* AIM: Looking at the data below, count the lines that contain the string "joints". Write only the total.

* THE RECORDS:
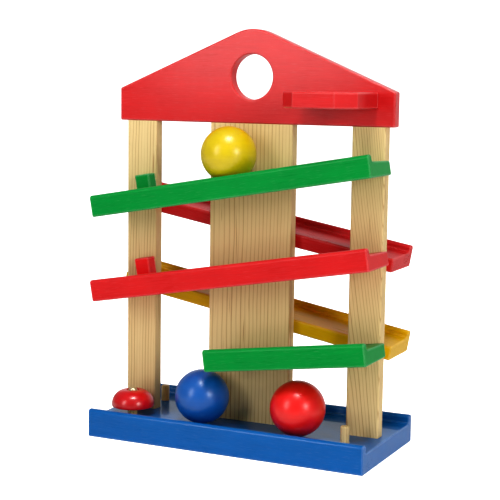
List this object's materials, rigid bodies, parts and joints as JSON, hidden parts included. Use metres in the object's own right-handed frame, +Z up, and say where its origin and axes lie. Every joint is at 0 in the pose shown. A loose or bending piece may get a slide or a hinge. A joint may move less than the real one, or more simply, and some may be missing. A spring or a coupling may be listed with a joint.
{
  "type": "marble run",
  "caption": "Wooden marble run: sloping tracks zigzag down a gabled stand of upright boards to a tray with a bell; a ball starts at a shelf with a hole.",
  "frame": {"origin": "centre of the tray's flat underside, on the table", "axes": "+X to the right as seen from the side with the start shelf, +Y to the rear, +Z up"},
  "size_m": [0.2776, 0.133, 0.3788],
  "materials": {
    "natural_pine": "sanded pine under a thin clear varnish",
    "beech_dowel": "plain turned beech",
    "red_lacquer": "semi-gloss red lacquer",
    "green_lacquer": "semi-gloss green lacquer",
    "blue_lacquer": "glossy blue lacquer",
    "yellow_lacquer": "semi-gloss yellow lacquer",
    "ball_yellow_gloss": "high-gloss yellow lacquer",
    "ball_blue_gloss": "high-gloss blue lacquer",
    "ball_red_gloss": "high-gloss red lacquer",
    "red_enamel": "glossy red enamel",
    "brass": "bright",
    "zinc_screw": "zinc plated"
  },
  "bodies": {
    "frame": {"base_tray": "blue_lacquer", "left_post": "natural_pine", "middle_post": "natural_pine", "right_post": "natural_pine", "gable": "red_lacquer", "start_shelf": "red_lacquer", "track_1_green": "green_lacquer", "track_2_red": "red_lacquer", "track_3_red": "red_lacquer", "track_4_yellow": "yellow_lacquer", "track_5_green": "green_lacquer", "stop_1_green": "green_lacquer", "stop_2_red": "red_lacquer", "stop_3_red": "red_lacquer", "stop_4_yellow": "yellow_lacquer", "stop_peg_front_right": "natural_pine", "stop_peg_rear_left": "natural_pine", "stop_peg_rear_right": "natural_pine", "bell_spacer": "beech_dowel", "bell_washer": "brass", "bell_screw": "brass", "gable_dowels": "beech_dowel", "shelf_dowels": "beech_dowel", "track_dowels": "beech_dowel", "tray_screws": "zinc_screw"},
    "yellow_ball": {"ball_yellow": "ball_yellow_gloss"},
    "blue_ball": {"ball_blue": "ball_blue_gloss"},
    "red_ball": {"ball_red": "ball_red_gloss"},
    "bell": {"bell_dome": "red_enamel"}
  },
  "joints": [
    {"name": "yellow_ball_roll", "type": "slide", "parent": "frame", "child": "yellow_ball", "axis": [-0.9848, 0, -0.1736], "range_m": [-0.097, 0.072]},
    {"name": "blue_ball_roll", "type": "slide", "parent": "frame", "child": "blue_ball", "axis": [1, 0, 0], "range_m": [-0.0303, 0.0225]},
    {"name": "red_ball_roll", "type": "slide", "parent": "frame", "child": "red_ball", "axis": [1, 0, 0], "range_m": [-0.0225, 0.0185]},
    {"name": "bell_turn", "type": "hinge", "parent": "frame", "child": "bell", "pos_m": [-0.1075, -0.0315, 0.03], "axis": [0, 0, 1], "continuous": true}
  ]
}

---

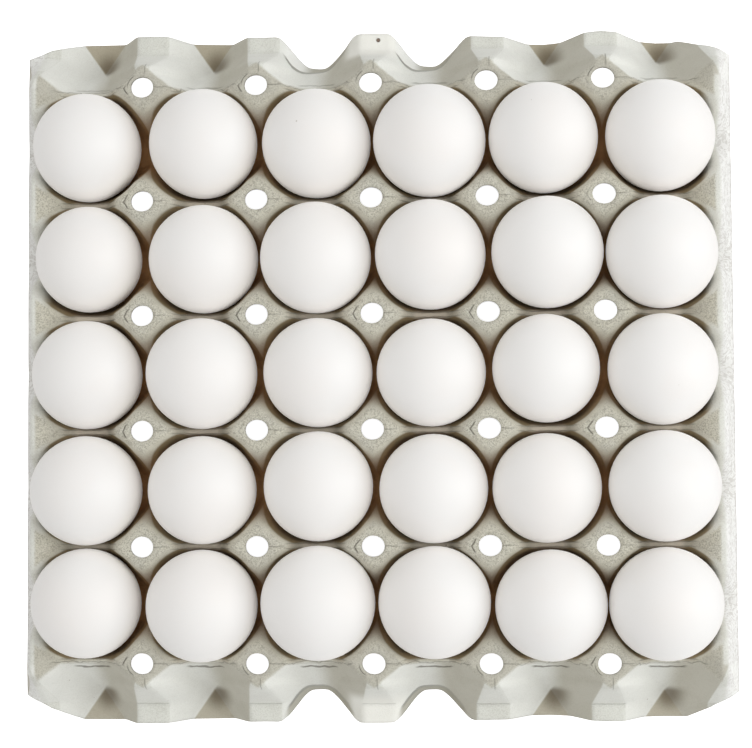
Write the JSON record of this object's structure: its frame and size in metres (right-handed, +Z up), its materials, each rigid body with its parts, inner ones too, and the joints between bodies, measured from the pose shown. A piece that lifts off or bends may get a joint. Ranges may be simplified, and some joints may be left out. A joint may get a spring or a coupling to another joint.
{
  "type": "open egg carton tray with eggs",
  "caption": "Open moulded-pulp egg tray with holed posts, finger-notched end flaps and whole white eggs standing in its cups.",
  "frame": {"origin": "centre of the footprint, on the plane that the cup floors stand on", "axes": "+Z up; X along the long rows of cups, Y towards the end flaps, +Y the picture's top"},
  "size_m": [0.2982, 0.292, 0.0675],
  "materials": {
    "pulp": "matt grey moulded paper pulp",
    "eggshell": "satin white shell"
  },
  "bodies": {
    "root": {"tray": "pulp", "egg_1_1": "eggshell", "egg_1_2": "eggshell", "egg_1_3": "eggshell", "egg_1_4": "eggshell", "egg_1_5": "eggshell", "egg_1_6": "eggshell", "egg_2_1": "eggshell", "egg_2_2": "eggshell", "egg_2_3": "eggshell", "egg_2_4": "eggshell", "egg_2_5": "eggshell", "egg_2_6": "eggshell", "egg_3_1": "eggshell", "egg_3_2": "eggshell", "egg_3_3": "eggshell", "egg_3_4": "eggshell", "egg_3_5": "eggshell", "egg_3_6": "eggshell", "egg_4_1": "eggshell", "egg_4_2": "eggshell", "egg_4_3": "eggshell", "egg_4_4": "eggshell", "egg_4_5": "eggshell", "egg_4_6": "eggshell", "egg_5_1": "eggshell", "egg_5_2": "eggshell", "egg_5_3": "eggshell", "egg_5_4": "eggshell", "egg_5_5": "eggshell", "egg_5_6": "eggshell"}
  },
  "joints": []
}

* EXERCISE RESULT: 4